Despite the staggering cost, despite this near-total dependence, how many company managers know as much as they should about IT, or anything at all about it, in fact? Today’s more enlightened bosses may proudly display their keyboard skills, and some may even answer their own e-mail, but few can say with any confidence that the millions they have just spent on, say, client-server groupware was money well spent. Many are outright techno-illiterates, forced to depend on technology managers who typically know even less about the business than chief executives know about the boxes and wires that have invaded office and factory.

This is only now beginning to change, at least ten years too late. However, the millennium-bug scare teaches another, broader lesson—and that is not to expect too much even of technologically literate managers. Better-educated managers would have started to address this problem sooner and maybe more effectively, but they would not have prevented the bug from appearing in the first place. The point is that introducing the millennium error into programs seemed—and was—sensible at the time. This kind of “mistake” is intrinsic to many kinds of innovation, and it is as well to keep this in mind.

The slow revolution


In many sorts of technology, the consequences of pragmatic decisions endure long after the circumstances that led to them—especially when an industry standard is involved. British railwaymen chose Stephenson’s standard gauge over Brunel’s wider one in the first half of the 19th century, as they did in America and most European countries. This standard, originally derived from horse-drawn wagons in British mines, has remained even as railway engineering has undergone 150 years of change. Not surprisingly, it is hopelessly inadequate. To exploit the power of modern high-speed locomotives, engineers resort to tilting trains and special track free of sharp bends: it’s cheaper than tearing up the existing rails and starting again.

Such decisions endure because basic technologies evolve slowly. Space missions are miracles of communications technology and precision engineering. However, 40 years after Russia launched the first Sputnik satellite, men and women are still being sent into space on top of a modified post-war ballistic missile. Cars are polluting, noisy and inefficient. Nearly a century after they first appeared, they are still powered by igniting a mixture of fuel and air.
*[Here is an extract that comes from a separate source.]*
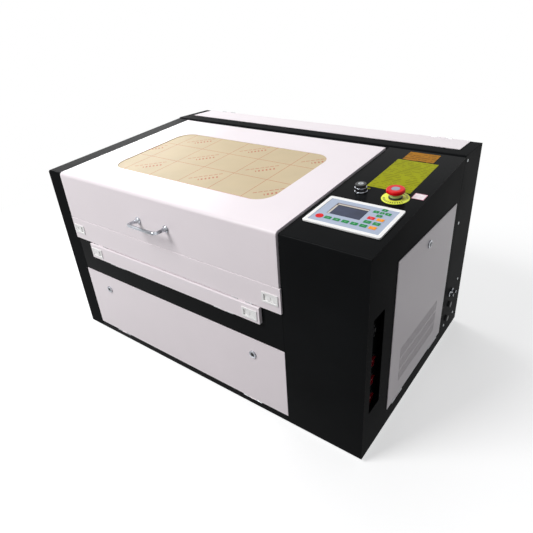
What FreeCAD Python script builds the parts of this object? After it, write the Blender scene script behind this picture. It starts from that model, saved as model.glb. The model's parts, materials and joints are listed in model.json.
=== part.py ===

Entirely new technologies are foundlings that come into the world unrecognised except by a fanatical coterie. After the invention of dynamos in the early 1880s, it took electricity 40 years to improve the productivity of factories. Scientists had to refine other technologies, such as generating plant and transmission; investors had to pay for new infrastructure; factory owners had to write off existing equipment; inventors had to find ways to exploit the technology, and entrepreneurs new markets for their inventions. And when a technology finally achieves prosperous middle age, inertia sets in.

All this makes technological change highly uncertain, to say the least. There are risks enough in the scientific underpinnings of technology. Intertwine these with the vagaries of competing ideas, with the accident-strewn adoption of a new technology and the inertia of the old, and Mr Aiken’s gloomy prophecy seems entirely forgivable. The record of technological optimists is no better. Predictions of robots, popular space travel and personal helicopters now seem as dated as Bakelite and brilliantine.

This is not a counsel of despair. True, the uncertain nature of technological change makes society liable to the ravages of millennium bugs and the irritations of QWERTY keyboards. Yet strange coincidences and happy accidents are part of the history of every successful technology. Every day companies have to guess where technology is going; many bankruptcies and some fortunes stem from those punts. The market guarantees a range of bets, most of which will fail. But that is not a waste, it is a process of discovery. Sometimes a “standard” will be chosen which later turns out to be “wrong” (two-digit dates, narrow-gauge railways), but market forces keep the waste in check, and eventually the standard becomes wrong enough to be replaced.

The correct response to the millennium bug is not dismay but humility. Millennium bugs, like other extraordinary occurrences, can only be predicted with hindsight.